CAD and scene scripts =>

>> START

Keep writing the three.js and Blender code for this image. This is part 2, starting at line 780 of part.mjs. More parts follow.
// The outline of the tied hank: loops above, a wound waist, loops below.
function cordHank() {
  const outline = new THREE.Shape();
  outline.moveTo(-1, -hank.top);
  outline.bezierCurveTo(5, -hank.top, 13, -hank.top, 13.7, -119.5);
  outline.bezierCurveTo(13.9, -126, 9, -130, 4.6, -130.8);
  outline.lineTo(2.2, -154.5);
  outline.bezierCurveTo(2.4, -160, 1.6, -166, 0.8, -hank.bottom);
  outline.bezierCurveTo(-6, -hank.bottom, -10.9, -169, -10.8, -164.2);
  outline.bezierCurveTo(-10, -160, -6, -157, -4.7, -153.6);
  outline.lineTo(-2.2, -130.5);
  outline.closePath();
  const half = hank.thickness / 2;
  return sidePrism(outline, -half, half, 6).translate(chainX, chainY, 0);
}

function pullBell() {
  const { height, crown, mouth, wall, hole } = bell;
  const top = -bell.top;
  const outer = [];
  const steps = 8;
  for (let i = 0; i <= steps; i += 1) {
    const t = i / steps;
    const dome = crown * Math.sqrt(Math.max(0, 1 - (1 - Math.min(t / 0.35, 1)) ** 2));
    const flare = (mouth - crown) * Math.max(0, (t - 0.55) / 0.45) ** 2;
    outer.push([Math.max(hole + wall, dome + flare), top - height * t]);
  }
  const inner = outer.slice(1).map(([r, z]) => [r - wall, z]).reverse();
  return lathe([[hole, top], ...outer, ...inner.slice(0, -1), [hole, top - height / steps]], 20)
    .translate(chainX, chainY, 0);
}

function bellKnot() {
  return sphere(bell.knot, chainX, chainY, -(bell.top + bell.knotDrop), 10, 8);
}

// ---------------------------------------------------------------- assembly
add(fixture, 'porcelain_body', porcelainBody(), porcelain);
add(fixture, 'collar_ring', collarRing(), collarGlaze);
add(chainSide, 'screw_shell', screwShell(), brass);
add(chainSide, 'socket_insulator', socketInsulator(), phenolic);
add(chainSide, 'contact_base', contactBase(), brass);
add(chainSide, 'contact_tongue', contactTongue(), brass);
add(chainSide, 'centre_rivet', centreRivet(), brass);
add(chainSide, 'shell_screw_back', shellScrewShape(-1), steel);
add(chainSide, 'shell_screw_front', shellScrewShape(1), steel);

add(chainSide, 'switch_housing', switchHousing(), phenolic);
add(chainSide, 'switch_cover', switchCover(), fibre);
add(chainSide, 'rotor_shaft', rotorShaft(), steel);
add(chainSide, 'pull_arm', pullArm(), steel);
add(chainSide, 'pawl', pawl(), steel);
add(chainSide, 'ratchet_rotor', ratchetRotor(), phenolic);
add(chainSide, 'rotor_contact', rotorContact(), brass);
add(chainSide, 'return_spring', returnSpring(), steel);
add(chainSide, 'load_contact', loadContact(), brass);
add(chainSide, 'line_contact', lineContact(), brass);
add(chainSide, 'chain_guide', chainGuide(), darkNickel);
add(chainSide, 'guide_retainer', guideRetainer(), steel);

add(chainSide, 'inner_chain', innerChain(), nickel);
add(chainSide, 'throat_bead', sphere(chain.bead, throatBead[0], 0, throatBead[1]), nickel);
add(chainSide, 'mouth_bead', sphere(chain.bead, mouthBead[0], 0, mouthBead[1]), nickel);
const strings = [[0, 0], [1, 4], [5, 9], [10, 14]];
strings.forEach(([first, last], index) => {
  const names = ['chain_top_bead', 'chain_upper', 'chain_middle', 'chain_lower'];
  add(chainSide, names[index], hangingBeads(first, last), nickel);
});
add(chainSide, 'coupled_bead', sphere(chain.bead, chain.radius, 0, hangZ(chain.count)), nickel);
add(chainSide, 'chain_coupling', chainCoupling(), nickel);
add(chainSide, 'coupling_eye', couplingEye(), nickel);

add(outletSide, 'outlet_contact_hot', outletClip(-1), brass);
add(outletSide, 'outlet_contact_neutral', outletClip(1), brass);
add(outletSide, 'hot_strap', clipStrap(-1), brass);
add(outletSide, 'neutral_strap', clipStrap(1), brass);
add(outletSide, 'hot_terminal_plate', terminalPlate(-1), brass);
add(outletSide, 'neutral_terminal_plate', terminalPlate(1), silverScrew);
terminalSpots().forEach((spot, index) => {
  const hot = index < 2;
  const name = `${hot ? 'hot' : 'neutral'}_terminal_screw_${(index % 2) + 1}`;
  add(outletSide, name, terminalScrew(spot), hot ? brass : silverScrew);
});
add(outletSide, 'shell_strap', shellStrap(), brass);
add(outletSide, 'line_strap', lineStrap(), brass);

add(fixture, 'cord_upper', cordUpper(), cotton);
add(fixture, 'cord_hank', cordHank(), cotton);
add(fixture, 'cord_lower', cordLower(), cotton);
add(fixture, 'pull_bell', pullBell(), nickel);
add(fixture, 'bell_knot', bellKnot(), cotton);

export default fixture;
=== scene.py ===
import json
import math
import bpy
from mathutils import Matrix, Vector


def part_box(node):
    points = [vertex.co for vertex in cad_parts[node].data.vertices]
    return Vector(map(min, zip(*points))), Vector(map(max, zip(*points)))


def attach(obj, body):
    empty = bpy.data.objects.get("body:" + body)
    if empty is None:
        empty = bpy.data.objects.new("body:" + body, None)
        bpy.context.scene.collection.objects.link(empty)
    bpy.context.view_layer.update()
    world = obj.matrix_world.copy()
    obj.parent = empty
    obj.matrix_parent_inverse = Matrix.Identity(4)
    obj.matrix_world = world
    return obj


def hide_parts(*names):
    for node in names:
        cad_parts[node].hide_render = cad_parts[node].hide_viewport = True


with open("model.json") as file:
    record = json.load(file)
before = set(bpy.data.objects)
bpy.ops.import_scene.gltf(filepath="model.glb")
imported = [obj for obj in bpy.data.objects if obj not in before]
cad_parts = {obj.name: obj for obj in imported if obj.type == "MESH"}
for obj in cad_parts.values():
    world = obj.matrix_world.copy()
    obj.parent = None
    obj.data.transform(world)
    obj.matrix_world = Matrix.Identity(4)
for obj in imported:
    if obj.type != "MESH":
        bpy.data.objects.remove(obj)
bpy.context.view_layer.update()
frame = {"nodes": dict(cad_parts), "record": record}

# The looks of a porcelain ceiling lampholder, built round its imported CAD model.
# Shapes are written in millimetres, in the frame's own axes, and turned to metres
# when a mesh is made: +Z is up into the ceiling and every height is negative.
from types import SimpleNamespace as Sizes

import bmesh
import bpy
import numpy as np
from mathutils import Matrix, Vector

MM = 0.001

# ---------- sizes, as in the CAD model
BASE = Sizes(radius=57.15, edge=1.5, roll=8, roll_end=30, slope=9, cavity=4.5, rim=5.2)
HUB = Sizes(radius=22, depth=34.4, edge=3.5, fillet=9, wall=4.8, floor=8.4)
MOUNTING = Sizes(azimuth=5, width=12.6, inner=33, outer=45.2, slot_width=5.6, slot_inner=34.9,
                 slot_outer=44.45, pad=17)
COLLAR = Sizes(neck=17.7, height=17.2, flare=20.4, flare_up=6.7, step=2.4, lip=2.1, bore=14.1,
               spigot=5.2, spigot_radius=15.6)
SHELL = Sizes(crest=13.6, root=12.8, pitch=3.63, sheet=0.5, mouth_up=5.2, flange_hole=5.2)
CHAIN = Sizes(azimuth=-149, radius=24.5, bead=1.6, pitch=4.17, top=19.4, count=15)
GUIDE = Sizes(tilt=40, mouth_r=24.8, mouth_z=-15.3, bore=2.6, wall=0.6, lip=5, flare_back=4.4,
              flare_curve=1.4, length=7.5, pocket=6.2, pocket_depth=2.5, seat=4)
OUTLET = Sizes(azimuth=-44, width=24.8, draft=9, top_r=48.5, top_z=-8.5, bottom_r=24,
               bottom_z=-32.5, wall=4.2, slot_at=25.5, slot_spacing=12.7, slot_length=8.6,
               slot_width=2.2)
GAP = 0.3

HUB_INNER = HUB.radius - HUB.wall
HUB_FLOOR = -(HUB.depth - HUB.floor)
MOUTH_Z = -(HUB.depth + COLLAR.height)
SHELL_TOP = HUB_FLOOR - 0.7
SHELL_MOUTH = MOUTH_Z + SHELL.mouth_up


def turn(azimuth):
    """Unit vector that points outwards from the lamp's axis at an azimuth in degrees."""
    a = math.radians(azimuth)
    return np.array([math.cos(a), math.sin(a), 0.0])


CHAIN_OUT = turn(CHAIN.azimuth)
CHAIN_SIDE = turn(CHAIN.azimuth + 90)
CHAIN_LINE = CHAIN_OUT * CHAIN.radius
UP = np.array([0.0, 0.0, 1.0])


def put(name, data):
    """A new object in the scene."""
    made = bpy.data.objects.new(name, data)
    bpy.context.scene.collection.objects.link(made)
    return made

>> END
>> START

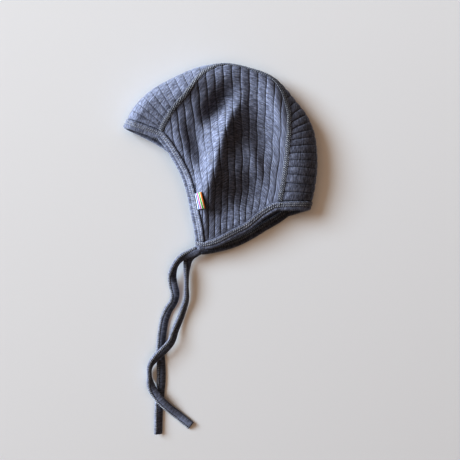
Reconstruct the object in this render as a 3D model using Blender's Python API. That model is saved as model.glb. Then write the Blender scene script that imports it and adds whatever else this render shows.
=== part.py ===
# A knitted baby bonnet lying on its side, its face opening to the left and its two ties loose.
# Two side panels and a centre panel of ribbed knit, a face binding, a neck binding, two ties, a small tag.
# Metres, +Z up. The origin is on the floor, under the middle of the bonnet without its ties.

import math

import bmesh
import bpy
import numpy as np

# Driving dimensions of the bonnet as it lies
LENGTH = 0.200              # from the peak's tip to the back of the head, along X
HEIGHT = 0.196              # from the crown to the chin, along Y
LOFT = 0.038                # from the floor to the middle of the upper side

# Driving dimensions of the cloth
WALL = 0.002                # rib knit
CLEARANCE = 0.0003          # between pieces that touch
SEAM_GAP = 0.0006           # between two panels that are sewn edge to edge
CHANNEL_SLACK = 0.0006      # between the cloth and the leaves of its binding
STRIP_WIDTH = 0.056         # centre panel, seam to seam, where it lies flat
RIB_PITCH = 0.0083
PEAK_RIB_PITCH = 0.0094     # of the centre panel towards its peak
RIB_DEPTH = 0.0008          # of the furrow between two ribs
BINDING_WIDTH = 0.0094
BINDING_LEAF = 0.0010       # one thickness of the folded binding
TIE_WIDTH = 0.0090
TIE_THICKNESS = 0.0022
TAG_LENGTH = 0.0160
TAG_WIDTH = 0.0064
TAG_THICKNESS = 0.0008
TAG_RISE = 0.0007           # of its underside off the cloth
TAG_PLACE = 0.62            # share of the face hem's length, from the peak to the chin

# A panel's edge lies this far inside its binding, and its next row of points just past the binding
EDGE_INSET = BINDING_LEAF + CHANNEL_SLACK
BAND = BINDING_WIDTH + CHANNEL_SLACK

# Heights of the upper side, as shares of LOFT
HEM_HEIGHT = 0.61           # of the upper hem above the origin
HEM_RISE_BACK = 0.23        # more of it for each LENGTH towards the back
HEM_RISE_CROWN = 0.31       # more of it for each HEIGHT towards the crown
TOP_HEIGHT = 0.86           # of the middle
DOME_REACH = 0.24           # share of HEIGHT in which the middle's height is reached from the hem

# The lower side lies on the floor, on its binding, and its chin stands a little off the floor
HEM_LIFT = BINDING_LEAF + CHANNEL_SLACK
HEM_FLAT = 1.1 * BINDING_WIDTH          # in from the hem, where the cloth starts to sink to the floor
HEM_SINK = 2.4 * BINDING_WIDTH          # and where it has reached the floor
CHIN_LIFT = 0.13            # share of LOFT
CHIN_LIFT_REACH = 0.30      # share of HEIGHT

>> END

Above are the entries. Output exactly the lines beginning with the line that has "Reconstruct the object" and ending with the line that has "LOFT = 0.038".

TASK RESULT =>
Reconstruct the object in this render as a 3D model using Blender's Python API. That model is saved as model.glb. Then write the Blender scene script that imports it and adds whatever else this render shows.
=== part.py ===
# A knitted baby bonnet lying on its side, its face opening to the left and its two ties loose.
# Two side panels and a centre panel of ribbed knit, a face binding, a neck binding, two ties, a small tag.
# Metres, +Z up. The origin is on the floor, under the middle of the bonnet without its ties.

import math

import bmesh
import bpy
import numpy as np

# Driving dimensions of the bonnet as it lies
LENGTH = 0.200              # from the peak's tip to the back of the head, along X
HEIGHT = 0.196              # from the crown to the chin, along Y
LOFT = 0.038                # from the floor to the middle of the upper side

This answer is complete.